Key International Actors  
During Prime Minister Thaksin’s tenure, Thailand has lost some of its standing as a regional hub for human rights protection because of increasing restrictions on press freedom and the activity of environmental and human rights activists.  
 
Thailand has increased its already close cooperation with the U.S. as part of the “war on terror,” leading President Bush to designate Thailand a Major non-NATO ally in October 2003. U.S. military and police officials cooperate with their Thai counterparts in counter-narcotics operations and border control operations, although both countries deny that the U.S. has any operational role in the increasingly bloody counterinsurgency campaign in southern Thailand. Thailand has enthusiastically pushed for greater counterterrorism cooperation among member states of the Association of Southeast Asian Nations (ASEAN) as well as in the Asia-Pacific Economic Cooperation forum.  
 
In August 2003, Thailand captured Riduan Isamuddin, better known as Hambali, suspected of leading Jemaah Islamiyah and helping to plan the September 11, 2001, terrorist attacks on the United States and a series of bombings targeting civilians in Indonesia.
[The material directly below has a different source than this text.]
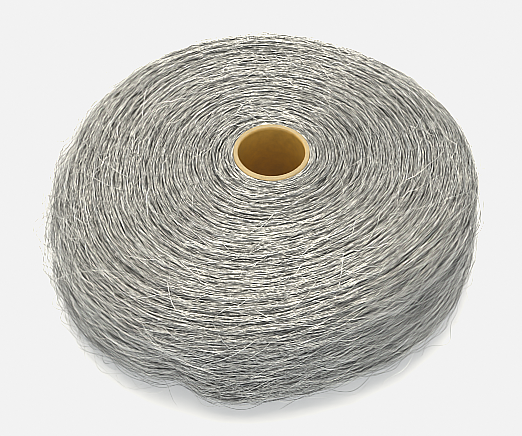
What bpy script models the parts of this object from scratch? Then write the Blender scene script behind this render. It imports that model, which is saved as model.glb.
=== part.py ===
"""Steel wool roll standing on its end: a wool ribbon wound on an open cardboard core.

Units are metres and +Z is up. The roll rests on z = 0, and the middle of its
plan box is the origin. Angles are measured from +X towards +Y around the roll.

The wool is one closed solid. Its ribbon starts with a thin end on the core and
finishes with a thin end on the outer side, after TURNS turns. Both end faces
have a crest for each turn of the ribbon and a groove between turns, and soft
bundles of fibres run round the outer side, with grooves between them.
"""
import math

import bpy
import numpy as np

# Cardboard core
CORE_BORE_RADIUS = 0.01905
CORE_WALL = 0.0023
CORE_LENGTH = 0.0774
CORE_EDGE = 0.0003
CORE_X = 0.00315
CORE_Y = 0.00405
CORE_SEGMENTS = 48

# Room between the core and the first turn of wool
SEAT_GAP = 0.0003

# Wool outline, seen from above
OUTLINE_X = -0.00235
OUTLINE_Y = 0.00005
OUTLINE_RADIUS = 0.11764
# (lobes, cosine part, sine part), as shares of the radius
OUTLINE_LOBES = ((2, 0.0088, 0.0150), (3, 0.0200, -0.0109))
# the lower edge is pressed out of round and spreads on the floor
FOOT_LOBES = ((2, 0.0150, -0.0150),)
FOOT_SPREAD = 0.00235
# (angle and half width in degrees, how far it stands out) of dents and bulges there
FOOT_DENTS = ((214.0, 9.0, 0.0018), (247.0, 5.5, -0.0054), (262.0, 9.0, 0.0034))

# Wool height: the face lies at FACE_HEIGHT by the core and leans towards the rim
FACE_HEIGHT = 0.0762
# (lobes, cosine part, sine part), in metres at the rim
FACE_LEAN = ((1, 0.0055, 0.0010), (2, 0.0005, -0.0020))
TOP_SHOULDER = 0.01865
FOOT_SHOULDER = 0.0165

# Wool turns
TURNS = 20
WOOL_SEGMENTS = 60
TOP_GROOVE = 0.0026
FOOT_GROOVE = 0.0024
# unevenness of the turns on the top face
CREST_SWELL = 0.0006
TURN_DRIFT = 0.10
# the wound side swells between its two shoulders, and grooves part its bundles
SIDE_SWELL = 0.0008
SIDE_GROOVES = 4
SIDE_GROOVE = 0.0014
# (lobes, cosine part, sine part) of how far those wander up and down, in grooves
SIDE_WANDER = ((1, 0.25, 0.10), (3, -0.12, 0.15))

# Material values: colour, roughness, metallic
WOOL_LOOK = ((0.360, 0.352, 0.312), 0.55, 0.85)
CARD_LOOK = ((0.560, 0.380, 0.200), 0.85, 0.0)


def lobes(phi, terms):
    """Sum of cosine and sine waves around the roll."""
    total = np.zeros_like(phi)
    for count, cosine, sine in terms:
        total += cosine * np.cos(count * phi) + sine * np.sin(count * phi)
    return total


def dents(phi, terms):
    """Sum of smooth bells, each at its own angle."""
    total = np.zeros_like(phi)
    for angle, width, height in terms:
        off = (phi - math.radians(angle) + math.pi) % (2 * math.pi) - math.pi
        total += height * np.exp(-(off / math.radians(width)) ** 2)
    return total


def material(name, look):
    """A Principled material with a plain colour."""
    colour, roughness, metallic = look
    made = bpy.data.materials.new(name)
    made.use_nodes = True
    shader = made.node_tree.nodes["Principled BSDF"]
    shader.inputs["Base Color"].default_value = (*colour, 1.0)
    shader.inputs["Roughness"].default_value = roughness
    shader.inputs["Metallic"].default_value = metallic
    made.diffuse_color = (*colour, 1.0)
    return made


def weld(grids):
    """Join grids of points into one mesh, welding points that coincide.

    Each grid is a (rows, columns, 3) array. Its faces look along rows crossed
    with columns. Cells that close up to a line are left out.
    """
    points = np.concatenate([grid.reshape(-1, 3) for grid in grids])
    keys = np.round(points / 1e-7).astype(np.int64)
    _, first, index = np.unique(keys, axis=0, return_index=True, return_inverse=True)
    index = index.reshape(-1)
    faces = []
    start = 0
    for grid in grids:
        rows, columns = grid.shape[:2]
        ids = index[start:start + rows * columns].reshape(rows, columns)
        start += rows * columns
        cells = np.stack([ids[:-1, :-1], ids[1:, :-1], ids[1:, 1:], ids[:-1, 1:]], -1)
        for cell in cells.reshape(-1, 4).tolist():
            corners = [c for i, c in enumerate(cell) if c != cell[i - 1]]
            if len(set(corners)) > 2:
                faces.append(corners)
    return points[first], faces


def solid(name, points, faces, made, sharp):
    """Put a closed mesh in the scene, with edges over sharp degrees kept crisp."""
    mesh = bpy.data.meshes.new(name)
    mesh.from_pydata(points.tolist(), [], faces)
    mesh.validate()
    mesh.materials.append(made)
    mesh.shade_smooth()
    mesh.set_sharp_from_angle(angle=math.radians(sharp))
    node = bpy.data.objects.new(name, mesh)
    bpy.context.collection.objects.link(node)
    return node


def core_tube():
    """The cardboard tube: a closed ring section turned around its own axis."""
    inner = CORE_BORE_RADIUS
    outer = CORE_BORE_RADIUS + CORE_WALL
    section = np.array([
        (outer, CORE_EDGE), (outer, CORE_LENGTH - CORE_EDGE),
        (outer - CORE_EDGE, CORE_LENGTH), (inner + CORE_EDGE, CORE_LENGTH),
        (inner, CORE_LENGTH - CORE_EDGE), (inner, CORE_EDGE),
        (inner + CORE_EDGE, 0.0), (outer - CORE_EDGE, 0.0), (outer, CORE_EDGE),
    ])
    turn = np.arange(CORE_SEGMENTS + 1) % CORE_SEGMENTS * (2 * math.pi / CORE_SEGMENTS)
    radius, height = section[:, :1], section[:, 1:]
    grid = np.stack([
        CORE_X + radius * np.cos(turn), CORE_Y + radius * np.sin(turn),
        height + 0.0 * turn,
    ], -1)
    points, faces = weld([grid[:, ::-1]])
    return solid("core_tube", points, faces, material("kraft_card", CARD_LOOK), 35)


def wool_face(phi, count, radius, lean, level, shoulder, groove, side):
    """One wound end face, from the core seat to the end of its shoulder.

    count holds, for each row and column, how many turns of ribbon lie inside
    the point, and every second row is the crest of a turn. The profile runs flat
    along the lean, then round the shoulder, in equal steps of length. side is 1
    for the top face and -1 for the foot.
    """
    seat = CORE_BORE_RADIUS + CORE_WALL + SEAT_GAP
    start = np.stack([CORE_X + seat * np.cos(phi), CORE_Y + seat * np.sin(phi)], -1)
    rim = np.stack([OUTLINE_X + radius * np.cos(phi), OUTLINE_Y + radius * np.sin(phi)], -1)
    reach = np.linalg.norm(rim - start, axis=-1)
    flat = reach - shoulder
    length = flat + shoulder * math.pi / 2

    wound = np.clip(count, 0.0, TURNS)
    drift = TURN_DRIFT * np.sin(2.1 * count + 1.3 * np.sin(0.7 * count))
    share = (wound + drift * np.minimum(wound, TURNS - wound) / TURNS * 2) / TURNS
    run = share * length
    bend = np.clip((run - flat) / shoulder, 0.0, math.pi / 2)
    out = np.minimum(run, flat) + shoulder * np.sin(bend)
    blend = np.clip(run / flat, 0.0, 1.0)
    blend = blend * blend * (3 - 2 * blend)
    rise = lean * blend - shoulder * (1 - np.cos(bend))

    # a groove is only as deep as the ribbon beside it is thick
    thick = np.diff(wound[::2], axis=0)
    beside = np.zeros_like(wound[::2])
    beside[1:-1] = np.minimum(thick[1:], thick[:-1])
    depth = np.zeros_like(wound)
    depth[::2] = groove * beside * (1 + 0.35 * np.sin(5.3 * count[::2]))
    swell = np.zeros_like(wound)
    if side > 0:
        swell[1::2] = CREST_SWELL * thick * np.sin(3.7 * count[1::2])
        swell *= np.minimum(1.0, (length - run) / shoulder)
    out = out - (depth - swell) * np.sin(bend)
    rise = rise - (depth - swell) * np.cos(bend)

    plan = start + (rim - start) * (out / reach)[..., None]
    return np.concatenate([plan, (level + side * rise)[..., None]], -1)


def wool_roll():
    """The wound ribbon: two end faces, the outer side and the seat on the core."""
    phi = np.linspace(0.0, 2 * math.pi, WOOL_SEGMENTS + 1)
    edges = np.arange(TURNS + 2)[:, None] - 1 + phi / (2 * math.pi)
    count = np.empty((2 * TURNS + 3, WOOL_SEGMENTS + 1))
    count[::2] = edges
    count[1::2] = (np.clip(edges[1:], 0, TURNS) + np.clip(edges[:-1], 0, TURNS)) / 2

    top_radius = OUTLINE_RADIUS * (1 + lobes(phi, OUTLINE_LOBES))
    foot_radius = top_radius * (1 + lobes(phi, FOOT_LOBES)) + FOOT_SPREAD
    foot_radius += dents(phi, FOOT_DENTS)
    lean = lobes(phi, FACE_LEAN)
    top = wool_face(phi, count, top_radius, lean, FACE_HEIGHT, TOP_SHOULDER, TOP_GROOVE, 1)
    foot = wool_face(phi, count, foot_radius, 0.0 * phi, 0.0, FOOT_SHOULDER, FOOT_GROOVE, -1)

    # rows lie in turn on a crest and in a groove, and wander most at half height
    row = np.arange(2 * SIDE_GROOVES + 1)[:, None]
    level = row / (2 * SIDE_GROOVES)
    down = level + 4 * level * (1 - level) * lobes(phi, SIDE_WANDER) / SIDE_GROOVES
    swell = SIDE_SWELL * np.sin(math.pi * level) * np.ones_like(phi)
    swell[1::2] -= SIDE_GROOVE * (1 + 0.6 * np.sin(2 * phi + 2.2 * row[1::2]))
    outward = np.stack([np.cos(phi), np.sin(phi), 0.0 * phi], -1)
    side = top[-1] + (foot[-1] - top[-1]) * down[..., None] + outward * swell[..., None]
    seat = np.stack([top[0], foot[0]])

    points, faces = weld([top, side, foot[::-1], seat[::-1]])
    return solid("wool_roll", points, faces, material("steel_wool", WOOL_LOOK), 110)


def main():
    for leftover in list(bpy.data.objects):
        bpy.data.objects.remove(leftover, do_unlink=True)
    core_tube()
    wool_roll()


main()
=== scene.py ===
"""Steel wool roll on a pale floor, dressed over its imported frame.

Lengths are metres and +Z is up. Angles (phi) run from +X towards +Y round the
roll. A place on the wool is given by phi and by its run: how far it lies along
the roll's section, over the upper face from the core, down the wound side and
under the foot back to the core.
"""
import math
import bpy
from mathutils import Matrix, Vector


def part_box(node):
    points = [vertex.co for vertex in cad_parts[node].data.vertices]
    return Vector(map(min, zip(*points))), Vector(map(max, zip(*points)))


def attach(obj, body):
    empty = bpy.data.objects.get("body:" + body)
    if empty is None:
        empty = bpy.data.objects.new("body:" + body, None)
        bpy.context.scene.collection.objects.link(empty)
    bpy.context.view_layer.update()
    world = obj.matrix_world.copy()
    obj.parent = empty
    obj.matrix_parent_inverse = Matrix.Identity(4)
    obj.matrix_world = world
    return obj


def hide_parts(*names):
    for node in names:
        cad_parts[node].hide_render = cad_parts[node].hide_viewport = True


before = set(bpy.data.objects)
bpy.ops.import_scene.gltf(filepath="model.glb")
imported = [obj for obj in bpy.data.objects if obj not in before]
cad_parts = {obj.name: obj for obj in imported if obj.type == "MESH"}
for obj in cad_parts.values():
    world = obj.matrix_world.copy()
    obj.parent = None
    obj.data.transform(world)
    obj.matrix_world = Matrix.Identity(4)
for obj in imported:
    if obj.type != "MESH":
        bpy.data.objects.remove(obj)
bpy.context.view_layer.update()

from types import SimpleNamespace

import bpy
import numpy as np
from bpy.props import FloatProperty, FloatVectorProperty, IntProperty, PointerProperty
from bpy.types import Operator, Panel, PropertyGroup

bl_info = {
    "name": "Steel wool roll",
    "version": (1, 0, 0),
    "blender": (4, 5, 0),
    "location": "View3D > Sidebar > Wool roll",
    "description": "Dresses the packed steel wool roll and sets its stage",
    "category": "Object",
}

CORE_LOW, CORE_HIGH = (np.array(corner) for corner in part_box("core_tube"))
CORE_AXIS = (CORE_LOW[:2] + CORE_HIGH[:2]) / 2
CORE_OUTSIDE = float(CORE_HIGH[0] - CORE_LOW[0]) / 2
CORE_TOP = float(CORE_HIGH[2])
FULL_TURN = 2 * math.pi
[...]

The United States took custody of Hambali and has kept him in an undisclosed location. The United States has not allowed Indonesian authorities investigating the terrorist attacks there to interview Hambali.  
 
Thailand provided small but symbolically important assistance to the United States campaigns in Afghanistan and in Iraq, where a 450-strong Thai contingent suffered two casualties in December 2003. Thai troops withdrew from Iraq as part of their planned one-year commitment, at least partly in response to strong domestic criticism.  
 
The U.N. special rapporteur on extrajudicial and summary executions has requested a visit to Thailand to complete an investigation into the October 25, 2004 killings of demonstrators in Narathiwat province.  
 
Thailand has developed strong economic and diplomatic links with the brutal military government ruling Burma. Thailand has become a major investor in Burma and has cooperated with the Burmese government in curbing the political activity of Burmese refugees living in Thailand. Thailand has also defended Burma’s dismal human rights record in important regional fora such as ASEAN, the Asia-Europe Meeting, and meetings of the Asia-Pacific Economic Cooperation.